He perdido la cuenta de las ocasiones que he visto “El último tango en París” (1972), obra del controvertido cineasta italiano Bernardo Bertolucci, quien nos dejó el 2018.
Al recordarla pienso en mis películas favoritas de su protagonista, Marlon Brando, por ejemplo, “La ley del silencio” (1956), con la que ganó su primer Oscar a Mejor Actor.
La aclamada “Un tranvía llamado deseo” (1954); la polémica “Sayonara” (1957); la demencial “Apocalipsis ahora” (1978) y “El padrino” (1972) en que obtuvo el segundo Oscar a Mejor Actor.
Insuperable
Sin embargo, en “El último tango en París” el actor sobrepasó todas mis expectativas, con una interpretación sin precedentes en que termina siendo él mismo, asociando algunas escenas a episodios de su vida personal traspasando la fantasía.
Brando se convierte en el sostén del relato, y cuando éste no aparece en pantalla todo es absurdo, y la cinta camina rumbo al precipicio.
Durante días algunas escenas me dieron vuelta en la cabeza, las revisé de nuevo para cerciorarme que no había sido casualidad la genialidad del artista.
Para muestra un botón el monólogo de Paul junto a su difunta esposa Rosa, con una increíble capacidad de improvisación. “Puedo entender los secretos del universo, pero nunca entenderé la verdad sobre ti, nunca”, expresa junto al cadáver de su amada.
Choque generacional
El argumento es el choque de generaciones incompatibles, su título la catapulta: la última caricia, un último beso, una última lágrima, la última cita, un último tango y luego corremos hacia el final del túnel.
Un departamento en la ciudad de la Torre Eiffel es el epicentro de encuentros anónimos, entre una joven, de 20 años, de la burguesía francesa, “Jane” (María Schneider), y un americano cuarentón, un hombre triste y confundido, “Paul” (Brando).

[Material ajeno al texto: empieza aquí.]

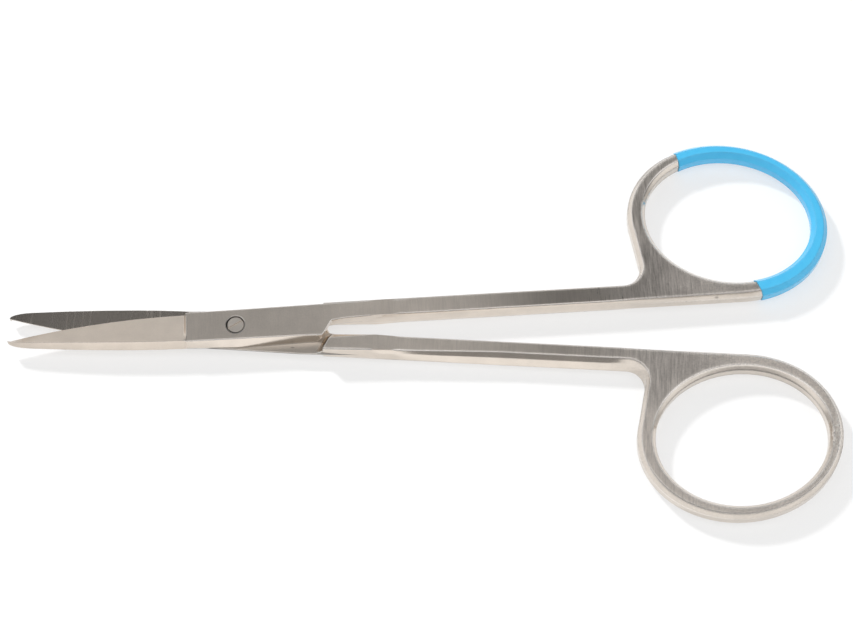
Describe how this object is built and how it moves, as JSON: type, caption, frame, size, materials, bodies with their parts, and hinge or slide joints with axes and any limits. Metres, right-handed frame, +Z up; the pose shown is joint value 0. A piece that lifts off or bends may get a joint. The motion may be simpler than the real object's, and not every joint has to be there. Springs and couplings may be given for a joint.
{
  "type": "iris scissors",
  "caption": "Straight fine-pointed dissecting scissors with ground blades, a lap joint on a slotted screw, slim shanks and oval finger rings, one with a blue marking band.",
  "frame": {"origin": "on the pivot axis, in the plane of the rear half's under face that the scissors rest on", "axes": "+Z up along the pivot axis, +X from the pivot towards the finger rings along the bisector of the two halves, -X towards the tips"},
  "size_m": [0.1134, 0.0564, 0.0035],
  "materials": {
    "satin_steel": "satin ground and polished stainless instrument steel",
    "screw_steel": "turned, slightly worn steel",
    "blue_coating": "smooth light blue marking skin, semi-gloss"
  },
  "bodies": {
    "rear": {"rear_half": "satin_steel", "pivot_screw": "screw_steel"},
    "front": {"front_half": "satin_steel", "ring_coating": "blue_coating"}
  },
  "joints": [
    {"name": "pivot", "type": "hinge", "parent": "rear", "child": "front", "pos_m": [0, 0, 0.00175], "axis": [0, 0, 1], "range_deg": [-6.7, 100]}
  ]
}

Jane vive con los recuerdos de su niñez en la casa de su padre, ex militar conservador; y Paul está atormentado por el suicidio de su esposa.
Corazones solitarios
Bertolucci muestra el vacío de estos corazones solitarios en un ambiente melancólico, con una opaca Ciudad luz, notable fotografía de Vittorio Storaro, quien construye una lúgubre y triste París como nunca la observé en pantalla.
Mención especial la banda sonora de Gato Barbieri, y ese inolvidable sonido de saxofón, compañero ideal de estos encuentros clandestinos en la ciudad del amor en que a veces los nombres no importan.
Así la pasión se apodera de los protagonistas, fieles representantes de la revolución sexual de los setenta. Nacía el mito de “La mantequilla”, de lo cual se sigue hablando hasta hoy con polémicas y versiones no aclaradas del todo.